今ちょっとお見せしようと思って、「マインクラフト」っていうゲームをご存知ですかね?

その「マインクラフト」の「エディケーションエディション」というものを、教育版マイクロソフトが出しているんですが、これを授業の中で使ったっていうのが、取り組みとしては面白いと感じてもらえたんじゃないでしょうか。

子ども達の中では、やっぱり『勉強』って『遊び』の反対って印象があるんですよね。僕の中では遊びと勉強の境界線はない…というよりも、なくなるような授業をすればいいだけだと思うんです。

子ども達はよく、授業で目標を作るときに「メリハリ」って言うんですよ。

でも、遊びも勉強もこれからの時代は絶対一緒になるから、「めり」とか「はり」とかいらないからっていう話をして、「遊びと勉強が一緒になるものを何か作ろう」っていいながら、マインクラフトで授業を進めていきました。

これが子ども達の作った「平等院鳳凰堂」なんですけど、結構リアルに作っていて…

実は、もともとはこういう何もない更地なんですよ。一個一個レゴみたいにブロックを置いていって作ると、小学生でもここまで作り込むことが出来るんです。

これを「○時間以内に作りなさい」って時間制限を設けると、子ども達は、必然的に協力しないとできないんですね。そうすると「こっち側を作っておいて。僕はこっち側を作るから~」ってなってくる。でもそれだけでは左と右で位置関係がズレたりしてチグハグになっちゃうので、数字を使いながら、コミュニケーションをとって、この位置のこういうところは「縦4、横3」とかいう情報を、数値をやりとりをしながら…論理的思考力を育てていく。それを英語でやるんですね。

そうすると自然と英語によるコミュニケーション力が身に付いていく。

ここで作っているのは「平等院鳳凰堂」ですが、それを作るためには、社会の知識も必要になってきますよね。幸い平等院は京都にあるので、「じゃあ実際に行ってみよう」ってことでみんなで行って「こうだね~」って見て、じゃあ作ろうって。

せっかく作るんだから目的はどうするかも話し合うんです。「誰のために作るの?」って。そうしたら子ども達は「京都に来られない外国の人のために作ろう!」って。

で、実際に作ったら今度は、「観光ガイド」が欲しいよねっていうことで、こういうロボットがいるんですけど、このロボットにガイドをさせるようにしたいと。

で、この時に、実は今、小学生に言われている「プログラミング学習」ができる。

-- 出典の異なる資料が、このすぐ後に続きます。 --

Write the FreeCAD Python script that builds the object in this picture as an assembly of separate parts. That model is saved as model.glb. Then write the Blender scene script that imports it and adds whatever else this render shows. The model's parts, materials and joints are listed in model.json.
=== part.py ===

ロボットにガイドさせようってなると、プログラムしないといけないんですね。

「ブロックコード」っていう簡単なものなんですけども、ここに「コマンド〇〇」って言ったら、「何々させる」ってなって、ロボットをプログラムしていくっていうことを自然と身につけていくんです。

そして最後に、作った作品をスカイプで海外の学校と繋いで。海外の子ども達って、結構ズバズバ言うんで、「すごく良いね~、でも、こことこことここの意味が分からない!」みたいにはっきりとズバッと言ってくるので、それを傷つきながら、修正していく…という…(笑)

へぇ~(笑)

ICTという時間に英語だけではなく、色々な教科を総合して一年間かけてやったっていうことが評価されたんだと思いますね。